Ultimatum et répression
Aussitôt, la Cité des anges se détend. Les chemises rouges s’apprêtaient même à plier bagages. Mais les chemises jaunes refusent catégoriquement le plan d’Abhisit et réclament l’instauration de la loi martiale. Les chemises rouges tergiversent. Abhisit lance un ultimatum : dispersez-vous ou je retire mon offre. La Cité des anges se recrispe, retenant son souffle. Le 13 mai vers 18 heures, le moment opportun tant attendu par l’armée arrive : un sniper – inconnu – a dans sa ligne de mire la tempe du général Seh Daeng. Le général rouge s’écroule, foudroyé. L’« opération Rajaprasong » commence, elle culminera le 19 mai avec des blindés enfonçant les barricades des chemises rouges, sur fond d’incendie généralisé. Bilan provisoire de ces deux mois rouges : soixante-quinze morts et plus de 1 800 blessés.

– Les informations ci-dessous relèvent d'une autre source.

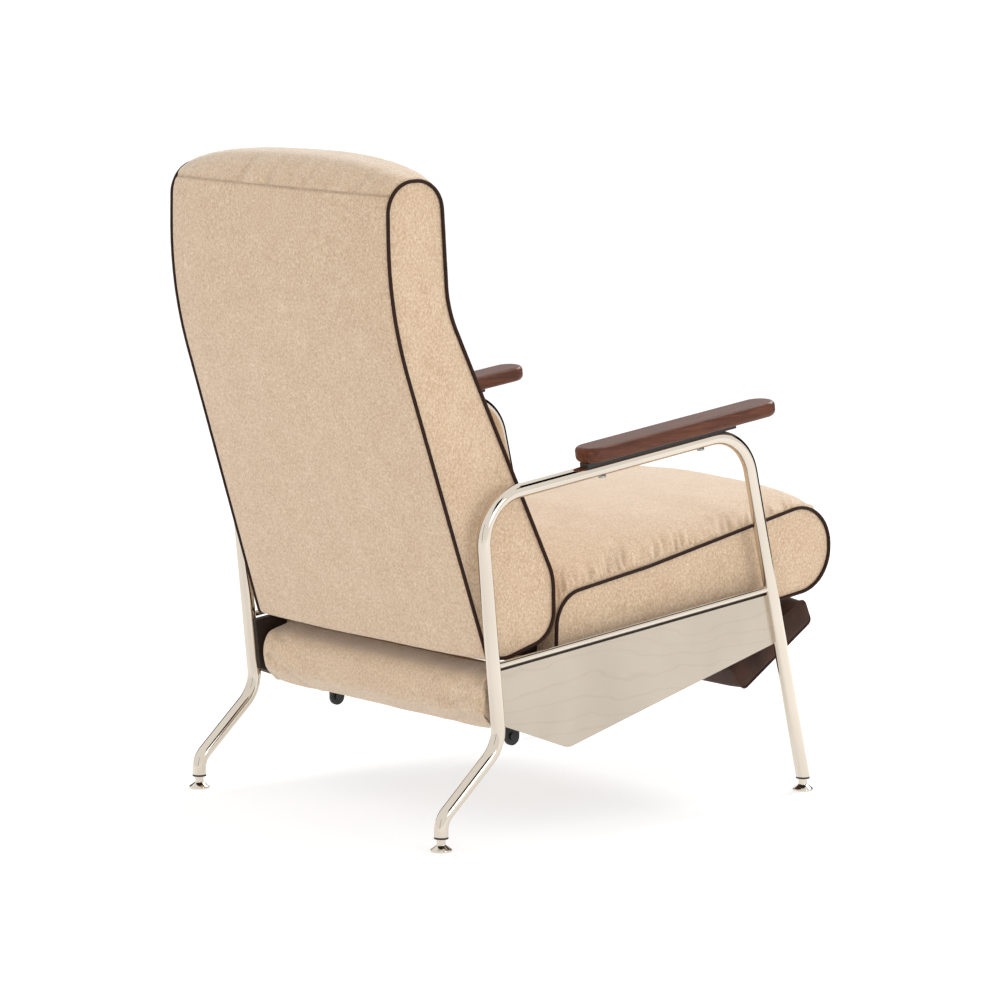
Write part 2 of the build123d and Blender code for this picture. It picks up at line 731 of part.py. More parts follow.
def footrest_hinge():
    """Two-eared bracket on the footrest's back face."""
    lean = radians(FOOT_LEAN)
    dy = FOOT_PIVOT[0] - FOOT_CORNER[0]
    dz = FOOT_PIVOT[1] - FOOT_CORNER[1]
    along = dy * cos(lean) - dz * sin(lean)
    out = dy * sin(lean) + dz * cos(lean)
    ears = ear_sides()
    body = FOOT * block((ears[0][0], ears[1][1]), (along - 14, along + 18), (0, EAR_BASE))
    for ear in ears:
        points = [(along - 10, 0.5), (along - 7.5, out), (along + 7.5, out), (along + 12, 0.5)]
        body += FOOT * plate(points, [0] * 4, ear)
        body += disc(*FOOT_PIVOT, 7.6, ear)
    return body - disc(*FOOT_PIVOT, FOOT_PIN_R, (ears[0][0] - 5, ears[1][1] + 5))


def footrest_pin():
    """Pin through the bracket's ears and the runner's eye."""
    ears = ear_sides()
    return disc(*FOOT_PIVOT, FOOT_PIN_R, (ears[0][0] - 1, ears[1][1] + 1))


# ---------------------------------------------------------------- assembly

os.makedirs("parts", exist_ok=True)

arm_screw_set = arm_screws()
side_tube = TUBE_OUTER - TUBE_LUMEN
pad = arm_pad()
pad_plate = arm_plate()
for screw in arm_screw_set.solids():
    side_tube -= screw
    pad -= screw
    pad_plate -= screw
save_pair("side_tube", side_tube)
save_pair("arm_plate", pad_plate)
save_pair("arm_pad", pad)
save("arm_pad_screws", both_sides(arm_screw_set))
save_pair("seat_rail", seat_rail())
save_pair("side_panel", panel((PANEL_OUTER_X - PANEL_THICK, PANEL_OUTER_X), 0, PANEL_TOP_GAP))

screw_set = flange_screws()
lining = panel((LINING_INNER_X, PANEL_OUTER_X - PANEL_THICK), 3, 0)
cross_tubes = {"rear_cross_tube": cross_tube(REAR_CROSS), "front_cross_tube": cross_tube(FRONT_CROSS)}
for screw in screw_set.solids():
    lining -= screw
    for name in cross_tubes:
        cross_tubes[name] -= screw
save_pair("panel_lining", lining)
save("flange_screws", screw_set)
for name, tube in cross_tubes.items():
    save(name, tube)

inserts = [foot_insert(y) for y in (FRONT_FOOT_Y, REAR_FOOT_Y)]
save("foot_inserts", both_sides(group(inserts)))
for side, x in (("left", SIDE_X), ("right", -SIDE_X)):
    for end, y in (("front", FRONT_FOOT_Y), ("rear", REAR_FOOT_Y)):
        save(f"{side}_{end}_glide", levelling_glide(x, y))

save_pair("base_plate", base_plate())
save("tab_rivets", both_sides(tab_rivet()))
save("seat_channels", both_sides(seat_channel()))
save("apron_board", block((-LINING_INNER_X, LINING_INNER_X), APRON_BOARD_Y, APRON_BOARD_Z))
save("apron_pad", apron_pad())
save("apron_brackets", both_sides(apron_bracket()))

bracket = back_bracket()
save_pair("seat_side_rail", seat_side_rail())
save("seat_front_rail", seat_end_rail(POCKET_FRONT))
save("seat_rear_rail", seat_end_rail(POCKET_REAR - RAIL_WIDTH))
save("seat_webbing", seat_webbing())
save_pair("back_bracket", bracket)
save("seat_runners", both_sides(seat_runner()))
save("footrest_channels", both_sides(footrest_channel()))
save("seat_cushion", seat_cushion([bracket, mirror(bracket, about=Plane.YZ)]))
save_pair("seat_welt", welt(SEAT_OUTLINE, seat_half))

strap = hinge_plate()
pin = hinge_pin()
cuts = [strap, pin, pivot_slot()]
front, rear = back_shapes([shape for cut in cuts for shape in (cut, mirror(cut, about=Plane.YZ))])
save("back_cushion", front)
save("back_rear_panel", rear)
save_pair("back_post", back_post())
save("back_top_rail", back_cross_rail(POST_HIGH - BACK_RAIL_HEIGHT))
save("back_bottom_rail", back_cross_rail(POST_LOW))
save("back_webbing", back_webbing())
save_pair("hinge_plate", strap)
save("hinge_pins", both_sides(pin))
save_pair("back_welt", welt(BACK_OUTLINE, back_half))

board = footrest_board()
save("footrest_board", board)
save("footrest_pad", footrest_pad(board))
save("footrest_hinges", both_sides(footrest_hinge()))
save("footrest_pins", both_sides(footrest_pin()))
save("footrest_runners", both_sides(footrest_runner()))
save("footrest_cross_bar", cross_bar())
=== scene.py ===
import json
from math import cos, pi, radians, sin, tan

import bmesh
import bpy
from mathutils import Matrix, Vector, noise

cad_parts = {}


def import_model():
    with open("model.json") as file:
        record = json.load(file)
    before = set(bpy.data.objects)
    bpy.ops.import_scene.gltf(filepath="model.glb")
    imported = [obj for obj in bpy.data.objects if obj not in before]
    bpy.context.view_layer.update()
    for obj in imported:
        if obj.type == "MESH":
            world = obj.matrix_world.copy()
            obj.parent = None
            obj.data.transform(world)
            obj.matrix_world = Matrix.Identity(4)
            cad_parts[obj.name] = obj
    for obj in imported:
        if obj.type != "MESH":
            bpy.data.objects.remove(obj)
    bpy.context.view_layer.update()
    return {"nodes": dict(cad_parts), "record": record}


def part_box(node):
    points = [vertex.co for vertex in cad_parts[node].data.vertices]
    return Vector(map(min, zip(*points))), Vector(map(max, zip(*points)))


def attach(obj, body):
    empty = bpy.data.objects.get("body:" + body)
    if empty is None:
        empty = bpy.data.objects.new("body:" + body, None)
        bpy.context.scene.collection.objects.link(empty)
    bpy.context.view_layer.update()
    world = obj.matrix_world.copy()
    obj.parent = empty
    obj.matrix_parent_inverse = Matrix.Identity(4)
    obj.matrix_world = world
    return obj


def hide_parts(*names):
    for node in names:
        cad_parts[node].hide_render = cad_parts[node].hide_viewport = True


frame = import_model()

# The chair is described in millimetres with y = 0 midway between the feet, as its side
# profile is drawn; point() turns that into the model's metres.
FEET_SHIFT = (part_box("left_rear_glide")[0].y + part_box("left_front_glide")[1].y) / 2
MM = 0.001
WELT_R = 2.9
WELT_SINK = 0.6 * WELT_R
WELT_STAND_OFF = 0.55 * WELT_R
FOOT_SEAM_R = 1.7
FOOT_SEAM_INSET = 0.5
SEAT_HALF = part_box("seat_cushion")[1].x / MM
APRON_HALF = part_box("apron_pad")[1].x / MM
FOOT_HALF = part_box("footrest_pad")[1].x / MM

# Which part of a cushion's surface a point is on: either rail of its side profile (on the
# back, the first rail is the rear face) or one of the flat side faces.
FIRST_RAIL, SECOND_RAIL, CAP = 0, 1, 2
# Fine folds fade in this near to a seam, and slant by this much as they leave it.
FOLD_SEAM_NEAR = 9.0
FOLD_SLANT = 0.45

# Side profiles: y, z, corner radius, and how far the crown moves the corner in y and z.
SEAT_PROFILE = [
    (117.0, 358.0, 56.0, 0.0, 68.0),
    (-71.0, 388.0, 260.0, 0.0, 72.0),
    (-451.0, 466.0, 66.0, -23.0, 12.0),
    (-451.0, 320.0, 69.0, -23.0, 3.0),
    (121.0, 240.0, 6.0, 0.0, 0.0),
]
BACK_PROFILE = [
    (438.5, 1007.0, 50.0, 7.0, 29.0),
    (438.5, 813.0, 650.0, 7.0, 0.0),
    (262.5, 275.0, 9.0, 5.0, -2.0),
    (221.0, 274.0, 60.0, 0.0, -3.0),
    (128.5, 300.0, 52.0, 0.0, 0.0),
    (128.5, 392.0, 90.0, 0.0, 0.0),
    (325.5, 812.0, 180.0, -25.0, 0.0),
    (335.0, 1007.0, 48.0, -25.0, 29.0),
]
APRON_PROFILE = [
    (206.0, 258.0, 4.0, 0.0, 0.0),
    (262.0, 243.0, 22.0, 2.0, 1.0),
    (262.0, 190.0, 30.0, 2.0, 0.0),
    (238.0, 164.0, 8.0, 0.0, -1.0),
    (206.0, 164.0, 4.0, 0.0, 0.0),
]
# Height and half width of the back's side face at two levels.
BACK_LOW = (330.0, 287.25)
BACK_HIGH = (1007.0, 271.25)
BACK_MEAN_HALF = 280.0
TOP_SEAM_Z = 985.0

# The stowed footrest: its upper front corner, how steeply its upper face falls to the rear,
# and its section measured along that face and square to it.
FOOT_CORNER = (-421.0, 297.0)
FOOT_LEAN = radians(30.7)
FOOT_SECTION = [(0.0, 0.0), (6.0, -42.0), (179.0, -51.0), (183.0, 0.0)]
FOOT_CORNER_R = 9.0

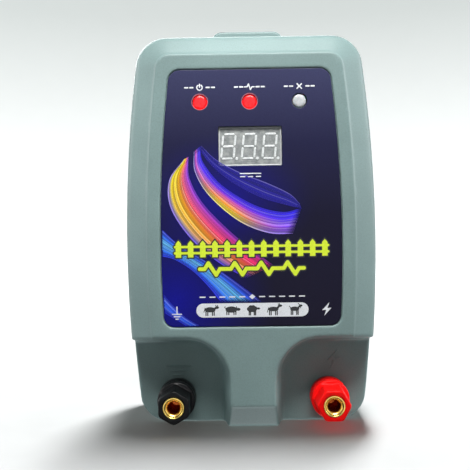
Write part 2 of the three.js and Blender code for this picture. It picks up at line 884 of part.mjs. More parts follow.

Où va la Thaïlande ? Pour nombre de chemises rouges, le conflit a dépassé le simple cadre du soutien à Thaksin pour une remise en cause d’un ordre établi où les pauvres sont toujours pauvres mais souriants. Faut-il y voir la naissance d’un mouvement social original ? Nul ne le sait encore. La « traditionnelle » répression sanglante de mai montre que l’armée est toujours la pièce maîtresse de l’échiquier politique. Mais, de tous bords, des voix s’élèvent pour dire qu’une répression musclée n’est qu’une solution à court terme. Dispersées par la force, les chemises rouges vont s’évanouir dans les rizières. Mais disparaîtront-elles pour autant ? L’apparition d’une guérilla n’est pas à écarter. Périlleux.
(1) La loi thaïlandaise punissant
les crimes de lèse-majesté est l’une des plus sévères du monde.